ゲルシンガーCEOは、台湾や韓国の半導体企業は政府から多額の補助金を受けており、これが半導体産業の成長の原動力であると述べました。同氏は「インテルは企業と戦っているのではなく、国と戦っているようだ」と話しています。
TSMCやサムスンとの競争ではなく、台湾や韓国との競争になっています。中国政府の補助金は、さらに大きなものです。(ゲルシンガーCEO)
ゲルシンガーCEOは政府が支援するべき企業の例として、マイクロン・テクノロジー、テキサス・インスツルメンツ、そして自社インテルを取り上げました。同氏はこのような企業を支援することにより、チップ製造に関する貴重な知的財産(IP)をアメリカ国内に留めることができると主張しています。
また、世界最大の半導体ファウンドリである台湾TSMCについて「安全な場所ではない」と主張しました。ゲルシンガーCEOは例として、北京が今週、台湾の防空識別圏に27機の戦闘機を送り込んだことを取り上げています。

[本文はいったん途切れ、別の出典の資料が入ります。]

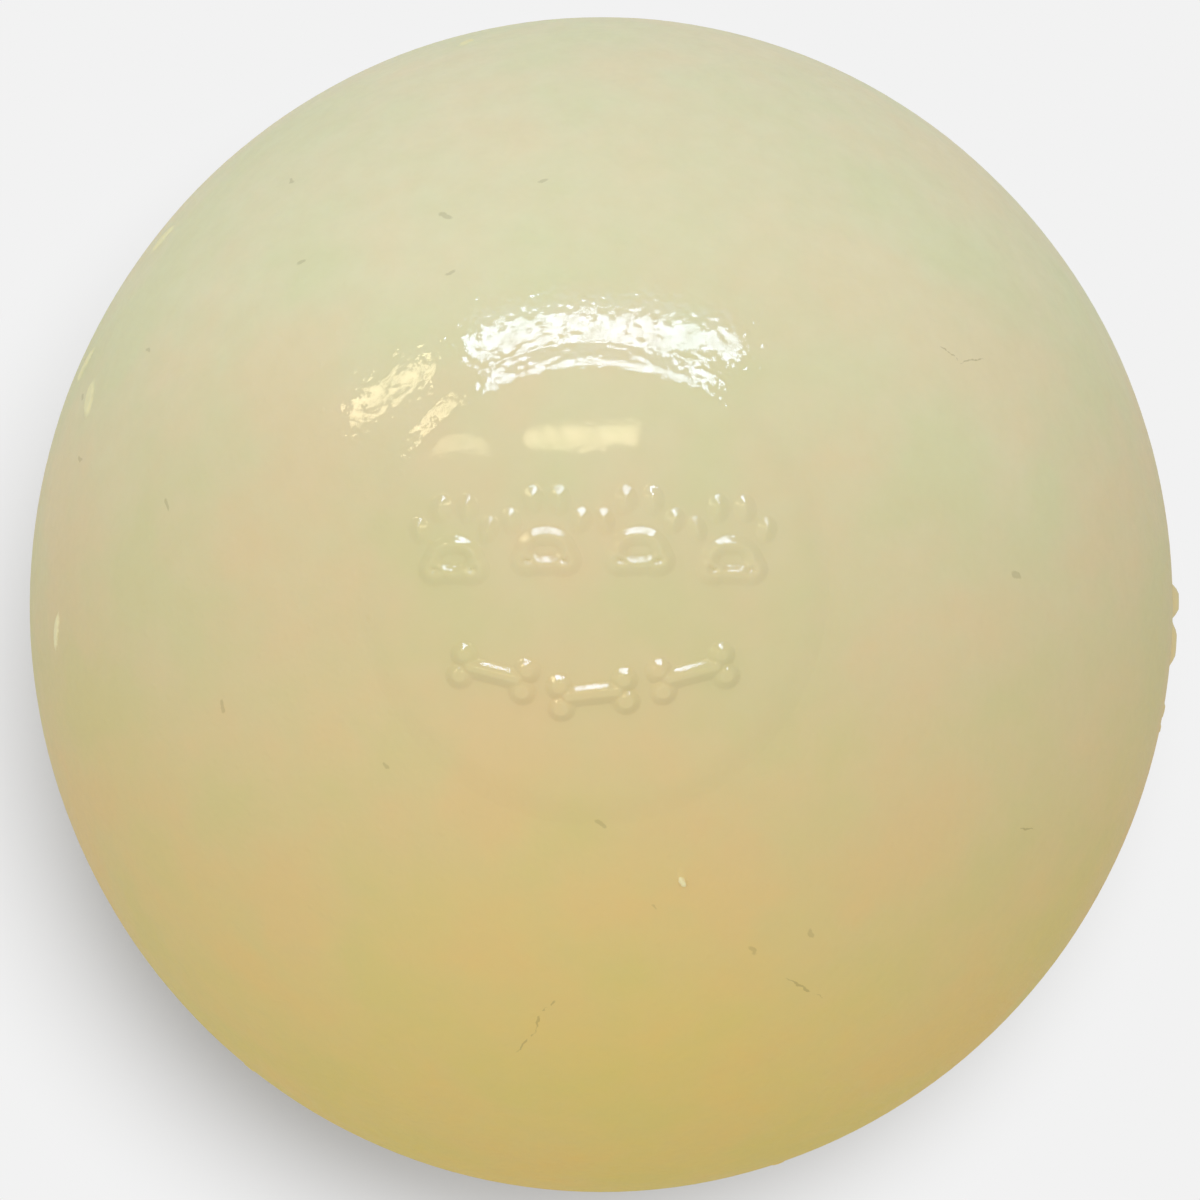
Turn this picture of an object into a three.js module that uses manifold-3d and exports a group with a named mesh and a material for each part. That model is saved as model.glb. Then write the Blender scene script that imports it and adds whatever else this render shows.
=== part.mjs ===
// Squeaky dog ball: a hollow rubber ball made of two moulded half shells, with a reed squeaker
// snapped into a port at the bottom. Millimetres, +Z up through the raised badge disc, and the
// origin at the middle of the flat land that the ball stands on.
import * as THREE from "three";
import { mergeVertices } from "three/addons/utils/BufferGeometryUtils.js";
import Module from "manifold-3d";

// Ball
const ballDiameter = 63.5;
const ballWall = 3.5;
const ovalShare = 0.0137; // the ball is this share longer along Y and shorter along X
const landDiameter = 16;

// Raised badge disc on the top of the ball
const badgeFaceDiameter = 20.1;
const badgeRise = 0.12;
const badgeRimRound = 7.5;
const badgeFootRound = 3;

// Locating tongue round the inside of the seam
const tongueHeight = 1.2;
const tongueThickness = 1.45;
const tongueClearance = 0.15;

// Port in the bottom of the ball, and the rubber lip that the squeaker clamps
const lipThickness = 3;
const portClearance = 0.3;
const portChamfer = 0.35;

// Squeaker cover, the round face outside the ball
const coverDiameter = 12.4;
const coverThickness = 1;
const coverRecess = 0.4;
const coverEdgeRound = 0.3;
const soundHoleDiameter = 2.5;
const soundHoleSink = 0.5;
const spigotLength = 1;

// Squeaker body, the barrel inside the ball with its snap flange
const barrelDiameter = 9.2;
const barrelWall = 0.7;
const barrelEndWall = 0.8;
const barrelEndHoleDiameter = 5.2;
const snapFlangeDiameter = 12.4;
const snapFlangeThickness = 0.7;
const snapLeadLength = 1.9;
const plasticClearance = 0.3;

// Reed cartridge: sleeve, half-round block with its trough, wedge and reed
const sleeveWall = 0.6;
const sleeveSpareLength = 2.6;
const blockLength = 9;
const troughWidth = 2;
const troughDepth = 1.5;
const troughEndWall = 1.5;
const wedgeLength = 2.5;
const reedWidth = 3.2;
const reedThickness = 0.2;
const reedRootLength = 2;
const reedFreeLength = 6;
const reedClearance = 0.2;

// Facets of a turn, and of a quarter circle
const ballSides = 56;
const squeakerSides = 32;
const quarterSteps = 14;
const roundSteps = 3;

const ballRadius = ballDiameter / 2;
const chamberRadius = ballRadius - ballWall;
const landRadius = landDiameter / 2;
const centreHeight = Math.sqrt(ballRadius ** 2 - landRadius ** 2);

const coverRadius = coverDiameter / 2;
const coverTop = coverRecess + coverThickness;
const lipTop = coverTop + lipThickness;
const barrelRadius = barrelDiameter / 2;
const barrelBore = barrelRadius - barrelWall;
const spigotRadius = barrelBore - plasticClearance;
const spigotTop = coverTop + spigotLength;
const sleeveRadius = spigotRadius;
const sleeveBore = sleeveRadius - sleeveWall;
const sleeveTop = spigotTop + blockLength + sleeveSpareLength;
const blockRadius = sleeveBore - plasticClearance;
const wedgeFlat = 2 * reedClearance + reedThickness;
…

台湾TSMCはAppleやAMDなどのチップセットの供給先であり、主力製品を支える根幹となっています。つまりゲルシンガーCEOは間接的に、台湾に頼る米大手テック企業の現状は危険である、と示唆しているのです。
半導体産業は「強い米国」の象徴でもありますが、最近では韓国や台湾が大手ファウンドリとして大きな成長を見せています。対して設計から製造までを一貫して行うインテルは、プロセス微細化に関する技術面で苦戦しており、チップセット性能でも遅れをとっています。
このように、AppleやAMDに追いつきたいインテルとしては、少しでも補助金がほしい状況です。海外通信社『REUTER』によれば、インテルは以前にも、欧州の半導体工場新設に関し、ドイツを始めとする欧州諸国の政府に約100億ドルの助成金を求めています。